START Recorded information
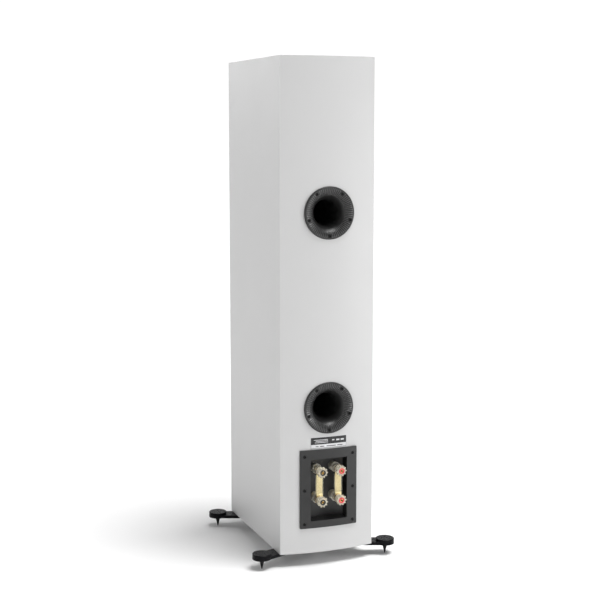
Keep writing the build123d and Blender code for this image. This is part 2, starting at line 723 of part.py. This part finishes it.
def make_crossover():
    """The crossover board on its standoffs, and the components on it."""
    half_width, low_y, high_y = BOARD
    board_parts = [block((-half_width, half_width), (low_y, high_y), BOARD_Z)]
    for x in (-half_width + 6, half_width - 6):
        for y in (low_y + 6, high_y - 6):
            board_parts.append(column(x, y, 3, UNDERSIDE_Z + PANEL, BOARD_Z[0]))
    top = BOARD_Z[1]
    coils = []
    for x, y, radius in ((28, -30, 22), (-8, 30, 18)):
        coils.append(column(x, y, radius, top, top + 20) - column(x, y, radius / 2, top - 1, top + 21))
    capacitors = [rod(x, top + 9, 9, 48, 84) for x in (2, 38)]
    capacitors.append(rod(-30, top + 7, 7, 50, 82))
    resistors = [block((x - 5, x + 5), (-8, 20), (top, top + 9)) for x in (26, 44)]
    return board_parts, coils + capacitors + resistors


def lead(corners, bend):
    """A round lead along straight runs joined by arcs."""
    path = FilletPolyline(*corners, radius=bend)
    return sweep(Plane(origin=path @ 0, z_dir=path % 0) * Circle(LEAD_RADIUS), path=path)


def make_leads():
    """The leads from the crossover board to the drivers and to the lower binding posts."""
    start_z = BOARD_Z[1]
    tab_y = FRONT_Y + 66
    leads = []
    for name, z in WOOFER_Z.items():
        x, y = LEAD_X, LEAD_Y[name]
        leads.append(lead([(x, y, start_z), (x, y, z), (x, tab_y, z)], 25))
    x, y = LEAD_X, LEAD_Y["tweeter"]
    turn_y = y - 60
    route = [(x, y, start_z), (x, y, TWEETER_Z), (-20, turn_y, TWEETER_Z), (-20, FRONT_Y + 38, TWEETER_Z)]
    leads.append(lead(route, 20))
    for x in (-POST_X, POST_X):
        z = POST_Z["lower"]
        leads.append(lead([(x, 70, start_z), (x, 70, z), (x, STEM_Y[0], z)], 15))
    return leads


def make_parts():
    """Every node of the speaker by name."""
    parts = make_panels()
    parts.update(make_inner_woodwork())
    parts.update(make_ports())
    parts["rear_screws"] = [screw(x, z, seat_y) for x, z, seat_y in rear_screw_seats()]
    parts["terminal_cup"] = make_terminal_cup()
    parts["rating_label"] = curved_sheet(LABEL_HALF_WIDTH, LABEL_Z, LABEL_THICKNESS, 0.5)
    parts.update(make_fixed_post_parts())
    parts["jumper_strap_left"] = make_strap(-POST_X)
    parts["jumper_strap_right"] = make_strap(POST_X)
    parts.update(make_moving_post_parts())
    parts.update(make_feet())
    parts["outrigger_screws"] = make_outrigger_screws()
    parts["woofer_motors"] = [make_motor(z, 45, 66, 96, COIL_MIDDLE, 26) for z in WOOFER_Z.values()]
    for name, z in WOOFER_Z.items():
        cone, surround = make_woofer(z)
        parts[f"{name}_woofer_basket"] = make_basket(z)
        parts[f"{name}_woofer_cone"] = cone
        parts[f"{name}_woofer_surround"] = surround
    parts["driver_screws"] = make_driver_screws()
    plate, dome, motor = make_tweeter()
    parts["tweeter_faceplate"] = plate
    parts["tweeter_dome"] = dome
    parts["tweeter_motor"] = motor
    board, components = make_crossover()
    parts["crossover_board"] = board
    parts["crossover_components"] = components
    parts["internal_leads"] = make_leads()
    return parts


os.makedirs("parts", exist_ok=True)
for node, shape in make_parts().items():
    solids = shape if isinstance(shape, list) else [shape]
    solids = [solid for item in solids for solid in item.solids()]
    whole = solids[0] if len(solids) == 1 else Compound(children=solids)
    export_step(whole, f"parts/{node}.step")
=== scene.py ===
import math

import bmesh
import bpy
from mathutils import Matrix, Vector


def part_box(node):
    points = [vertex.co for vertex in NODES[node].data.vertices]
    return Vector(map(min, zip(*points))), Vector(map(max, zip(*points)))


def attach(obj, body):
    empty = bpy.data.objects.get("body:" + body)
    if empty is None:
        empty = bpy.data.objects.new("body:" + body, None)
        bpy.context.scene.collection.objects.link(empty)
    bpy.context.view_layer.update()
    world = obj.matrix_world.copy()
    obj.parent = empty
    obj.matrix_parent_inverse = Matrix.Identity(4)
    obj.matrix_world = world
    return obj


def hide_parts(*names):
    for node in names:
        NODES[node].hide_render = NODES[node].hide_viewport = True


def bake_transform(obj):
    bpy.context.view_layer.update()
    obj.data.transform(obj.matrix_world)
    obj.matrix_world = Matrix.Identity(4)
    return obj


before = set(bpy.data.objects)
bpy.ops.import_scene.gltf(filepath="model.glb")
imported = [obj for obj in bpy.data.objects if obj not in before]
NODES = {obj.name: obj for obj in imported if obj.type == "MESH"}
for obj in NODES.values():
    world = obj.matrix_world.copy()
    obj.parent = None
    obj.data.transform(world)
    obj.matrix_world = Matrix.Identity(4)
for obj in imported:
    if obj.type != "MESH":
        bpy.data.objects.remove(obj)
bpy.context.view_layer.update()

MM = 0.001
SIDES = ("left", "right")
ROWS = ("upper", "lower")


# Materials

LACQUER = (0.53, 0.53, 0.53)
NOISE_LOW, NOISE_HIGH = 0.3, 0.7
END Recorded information
START Recorded information
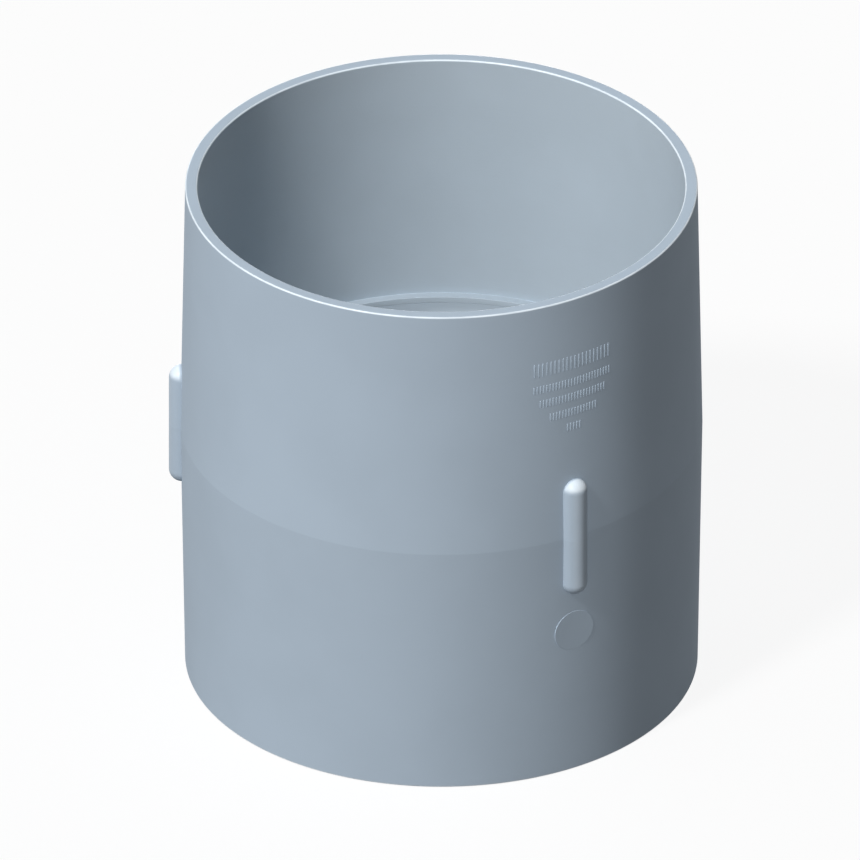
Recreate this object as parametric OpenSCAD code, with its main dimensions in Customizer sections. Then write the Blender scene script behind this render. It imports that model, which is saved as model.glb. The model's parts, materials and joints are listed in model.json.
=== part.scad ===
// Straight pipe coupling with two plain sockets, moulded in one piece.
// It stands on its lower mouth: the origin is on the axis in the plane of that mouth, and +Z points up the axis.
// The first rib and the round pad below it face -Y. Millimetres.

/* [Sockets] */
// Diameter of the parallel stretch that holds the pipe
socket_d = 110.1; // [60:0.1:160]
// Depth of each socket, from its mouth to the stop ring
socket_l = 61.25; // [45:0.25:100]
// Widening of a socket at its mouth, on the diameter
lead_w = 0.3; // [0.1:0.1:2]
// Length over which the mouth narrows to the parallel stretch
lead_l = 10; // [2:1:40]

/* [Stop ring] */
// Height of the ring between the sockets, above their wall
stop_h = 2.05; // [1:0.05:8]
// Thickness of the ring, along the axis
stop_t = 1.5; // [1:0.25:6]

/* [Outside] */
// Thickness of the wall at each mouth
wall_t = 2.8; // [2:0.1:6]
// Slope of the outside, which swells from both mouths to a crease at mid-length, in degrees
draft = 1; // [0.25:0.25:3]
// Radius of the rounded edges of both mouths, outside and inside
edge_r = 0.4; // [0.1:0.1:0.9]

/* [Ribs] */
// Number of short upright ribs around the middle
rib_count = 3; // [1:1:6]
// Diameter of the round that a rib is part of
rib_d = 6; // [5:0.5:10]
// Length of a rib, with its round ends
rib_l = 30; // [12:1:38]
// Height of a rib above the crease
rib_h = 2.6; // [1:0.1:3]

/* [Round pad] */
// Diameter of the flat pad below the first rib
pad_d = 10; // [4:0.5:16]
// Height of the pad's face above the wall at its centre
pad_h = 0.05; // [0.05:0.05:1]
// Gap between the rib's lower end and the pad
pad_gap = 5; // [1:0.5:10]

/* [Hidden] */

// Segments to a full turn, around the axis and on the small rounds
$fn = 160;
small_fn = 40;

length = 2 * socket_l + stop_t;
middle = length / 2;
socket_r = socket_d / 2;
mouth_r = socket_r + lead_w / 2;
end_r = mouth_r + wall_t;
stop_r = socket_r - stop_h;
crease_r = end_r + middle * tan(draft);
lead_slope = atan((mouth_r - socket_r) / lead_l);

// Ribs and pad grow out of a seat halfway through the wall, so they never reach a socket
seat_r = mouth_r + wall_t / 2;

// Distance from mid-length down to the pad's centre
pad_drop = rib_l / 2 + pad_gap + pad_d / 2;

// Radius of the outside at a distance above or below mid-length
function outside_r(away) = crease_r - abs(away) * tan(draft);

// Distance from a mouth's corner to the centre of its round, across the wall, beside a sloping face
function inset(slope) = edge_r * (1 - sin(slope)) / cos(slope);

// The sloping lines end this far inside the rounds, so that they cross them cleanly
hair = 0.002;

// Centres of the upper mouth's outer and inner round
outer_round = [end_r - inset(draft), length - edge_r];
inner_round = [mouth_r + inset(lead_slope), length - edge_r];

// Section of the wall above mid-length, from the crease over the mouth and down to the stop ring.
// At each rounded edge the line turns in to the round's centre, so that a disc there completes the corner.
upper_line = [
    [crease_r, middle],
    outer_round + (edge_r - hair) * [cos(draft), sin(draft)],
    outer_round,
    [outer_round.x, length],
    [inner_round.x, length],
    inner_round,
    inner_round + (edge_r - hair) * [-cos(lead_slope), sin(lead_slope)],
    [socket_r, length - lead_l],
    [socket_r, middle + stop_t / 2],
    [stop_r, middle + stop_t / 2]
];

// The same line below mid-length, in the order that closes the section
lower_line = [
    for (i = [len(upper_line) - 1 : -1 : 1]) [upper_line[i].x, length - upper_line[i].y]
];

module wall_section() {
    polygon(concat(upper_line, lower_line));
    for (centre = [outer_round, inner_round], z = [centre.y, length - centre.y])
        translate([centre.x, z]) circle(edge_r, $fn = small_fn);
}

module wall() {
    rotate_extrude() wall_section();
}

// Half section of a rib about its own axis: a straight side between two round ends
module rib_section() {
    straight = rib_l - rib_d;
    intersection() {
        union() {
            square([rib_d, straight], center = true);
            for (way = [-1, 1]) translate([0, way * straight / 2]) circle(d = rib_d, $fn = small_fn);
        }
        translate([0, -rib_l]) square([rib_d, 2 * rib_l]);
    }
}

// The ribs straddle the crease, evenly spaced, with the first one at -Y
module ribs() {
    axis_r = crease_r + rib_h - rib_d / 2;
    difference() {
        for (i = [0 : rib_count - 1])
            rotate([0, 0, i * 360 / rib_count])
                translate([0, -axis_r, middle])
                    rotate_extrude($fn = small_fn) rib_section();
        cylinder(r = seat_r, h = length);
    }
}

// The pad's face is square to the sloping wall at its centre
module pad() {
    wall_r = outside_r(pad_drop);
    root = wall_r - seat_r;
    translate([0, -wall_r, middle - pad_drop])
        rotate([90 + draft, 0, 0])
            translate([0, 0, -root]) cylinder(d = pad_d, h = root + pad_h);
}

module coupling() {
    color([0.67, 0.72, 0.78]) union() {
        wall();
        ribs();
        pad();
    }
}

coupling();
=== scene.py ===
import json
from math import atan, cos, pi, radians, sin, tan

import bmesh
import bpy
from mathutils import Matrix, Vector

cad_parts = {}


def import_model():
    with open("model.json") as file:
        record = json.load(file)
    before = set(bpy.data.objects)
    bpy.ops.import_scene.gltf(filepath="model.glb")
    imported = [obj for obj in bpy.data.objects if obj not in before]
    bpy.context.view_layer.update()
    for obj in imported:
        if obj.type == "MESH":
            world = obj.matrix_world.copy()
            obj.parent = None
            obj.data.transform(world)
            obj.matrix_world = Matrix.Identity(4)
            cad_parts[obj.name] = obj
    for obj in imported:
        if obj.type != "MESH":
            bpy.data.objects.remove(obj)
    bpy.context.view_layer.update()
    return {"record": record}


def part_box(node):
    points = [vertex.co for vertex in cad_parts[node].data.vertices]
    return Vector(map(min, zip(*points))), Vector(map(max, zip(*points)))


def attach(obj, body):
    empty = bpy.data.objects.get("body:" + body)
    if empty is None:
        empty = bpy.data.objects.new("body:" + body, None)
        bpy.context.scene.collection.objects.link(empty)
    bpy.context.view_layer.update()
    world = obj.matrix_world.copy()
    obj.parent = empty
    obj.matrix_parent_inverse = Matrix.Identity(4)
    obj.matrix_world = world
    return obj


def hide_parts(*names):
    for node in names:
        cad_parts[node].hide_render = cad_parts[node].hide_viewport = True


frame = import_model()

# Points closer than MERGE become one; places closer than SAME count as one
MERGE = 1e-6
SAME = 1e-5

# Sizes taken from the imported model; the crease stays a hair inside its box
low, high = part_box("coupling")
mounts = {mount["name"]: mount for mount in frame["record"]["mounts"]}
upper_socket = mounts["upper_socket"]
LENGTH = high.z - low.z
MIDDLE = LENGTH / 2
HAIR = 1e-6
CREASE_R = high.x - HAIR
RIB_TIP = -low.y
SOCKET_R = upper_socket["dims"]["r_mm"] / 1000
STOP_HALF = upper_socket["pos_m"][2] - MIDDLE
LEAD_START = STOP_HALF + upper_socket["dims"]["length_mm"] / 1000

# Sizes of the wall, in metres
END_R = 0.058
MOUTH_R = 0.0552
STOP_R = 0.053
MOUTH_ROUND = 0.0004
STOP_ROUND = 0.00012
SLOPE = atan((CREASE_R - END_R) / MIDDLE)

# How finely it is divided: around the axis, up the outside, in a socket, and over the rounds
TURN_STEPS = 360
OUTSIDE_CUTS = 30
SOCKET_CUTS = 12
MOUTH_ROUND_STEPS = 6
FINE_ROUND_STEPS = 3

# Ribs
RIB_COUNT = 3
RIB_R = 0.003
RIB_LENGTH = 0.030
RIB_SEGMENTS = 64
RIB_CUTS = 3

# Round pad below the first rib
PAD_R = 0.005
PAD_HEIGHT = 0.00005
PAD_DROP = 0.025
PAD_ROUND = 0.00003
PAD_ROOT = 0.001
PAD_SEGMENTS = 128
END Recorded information
**Exercise objective**.
The line with "sloping wall at its centre" marks the start and the line with "record = json.load(file)" marks the end; transcribe every line in that stretch, unchanged.

**Correct answer**.
// The pad's face is square to the sloping wall at its centre
module pad() {
    wall_r = outside_r(pad_drop);
    root = wall_r - seat_r;
    translate([0, -wall_r, middle - pad_drop])
        rotate([90 + draft, 0, 0])
            translate([0, 0, -root]) cylinder(d = pad_d, h = root + pad_h);
}

module coupling() {
    color([0.67, 0.72, 0.78]) union() {
        wall();
        ribs();
        pad();
    }
}

coupling();
=== scene.py ===
import json
from math import atan, cos, pi, radians, sin, tan

import bmesh
import bpy
from mathutils import Matrix, Vector

cad_parts = {}


def import_model():
    with open("model.json") as file:
        record = json.load(file)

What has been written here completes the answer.